Given exercise = What is the number of lines in the data that hold the string "manifold"? Reply with that number only.

Recorded information =
━━━━━━━━━━━━━━━━
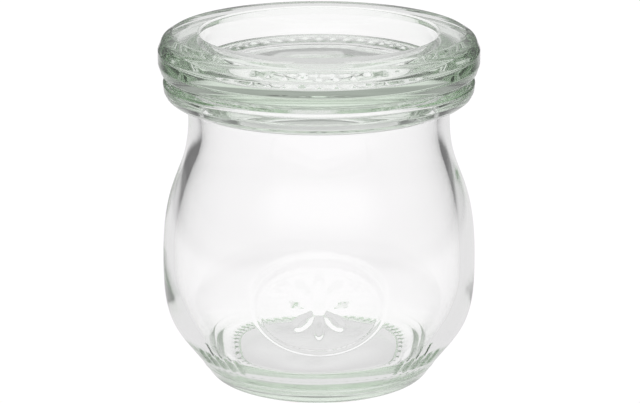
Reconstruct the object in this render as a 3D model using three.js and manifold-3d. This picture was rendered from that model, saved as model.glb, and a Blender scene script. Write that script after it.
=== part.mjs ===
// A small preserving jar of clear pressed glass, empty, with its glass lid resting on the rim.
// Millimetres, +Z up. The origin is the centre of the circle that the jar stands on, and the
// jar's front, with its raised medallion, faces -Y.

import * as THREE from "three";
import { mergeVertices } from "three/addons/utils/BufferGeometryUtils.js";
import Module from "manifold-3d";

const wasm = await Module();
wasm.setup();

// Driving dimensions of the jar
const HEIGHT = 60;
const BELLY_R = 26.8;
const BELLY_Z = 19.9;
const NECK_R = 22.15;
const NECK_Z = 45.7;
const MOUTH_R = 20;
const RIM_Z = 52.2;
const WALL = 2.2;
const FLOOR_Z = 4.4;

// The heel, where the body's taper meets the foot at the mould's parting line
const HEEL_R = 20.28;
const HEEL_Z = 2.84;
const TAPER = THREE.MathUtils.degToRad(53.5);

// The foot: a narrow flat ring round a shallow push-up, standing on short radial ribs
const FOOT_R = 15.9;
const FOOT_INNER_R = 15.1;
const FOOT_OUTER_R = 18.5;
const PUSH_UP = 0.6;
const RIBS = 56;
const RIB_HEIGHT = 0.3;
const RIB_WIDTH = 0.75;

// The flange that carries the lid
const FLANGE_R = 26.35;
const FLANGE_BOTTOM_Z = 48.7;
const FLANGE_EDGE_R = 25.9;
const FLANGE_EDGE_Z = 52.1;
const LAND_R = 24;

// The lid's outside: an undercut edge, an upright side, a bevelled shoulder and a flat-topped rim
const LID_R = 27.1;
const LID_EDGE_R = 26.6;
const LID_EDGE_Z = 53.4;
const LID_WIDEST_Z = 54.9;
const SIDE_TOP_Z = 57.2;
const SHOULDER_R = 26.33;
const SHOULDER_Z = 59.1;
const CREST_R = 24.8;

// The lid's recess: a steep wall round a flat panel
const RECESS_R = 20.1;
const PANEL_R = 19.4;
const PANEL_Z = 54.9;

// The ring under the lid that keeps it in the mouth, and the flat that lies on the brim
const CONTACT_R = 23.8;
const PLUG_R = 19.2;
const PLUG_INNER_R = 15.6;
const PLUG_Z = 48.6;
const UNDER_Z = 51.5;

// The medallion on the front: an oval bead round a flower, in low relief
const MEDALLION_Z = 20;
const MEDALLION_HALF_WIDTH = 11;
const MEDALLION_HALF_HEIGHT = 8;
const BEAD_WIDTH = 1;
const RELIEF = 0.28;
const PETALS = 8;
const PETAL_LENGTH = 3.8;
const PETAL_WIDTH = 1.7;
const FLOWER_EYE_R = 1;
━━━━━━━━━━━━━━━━
Task solution = 2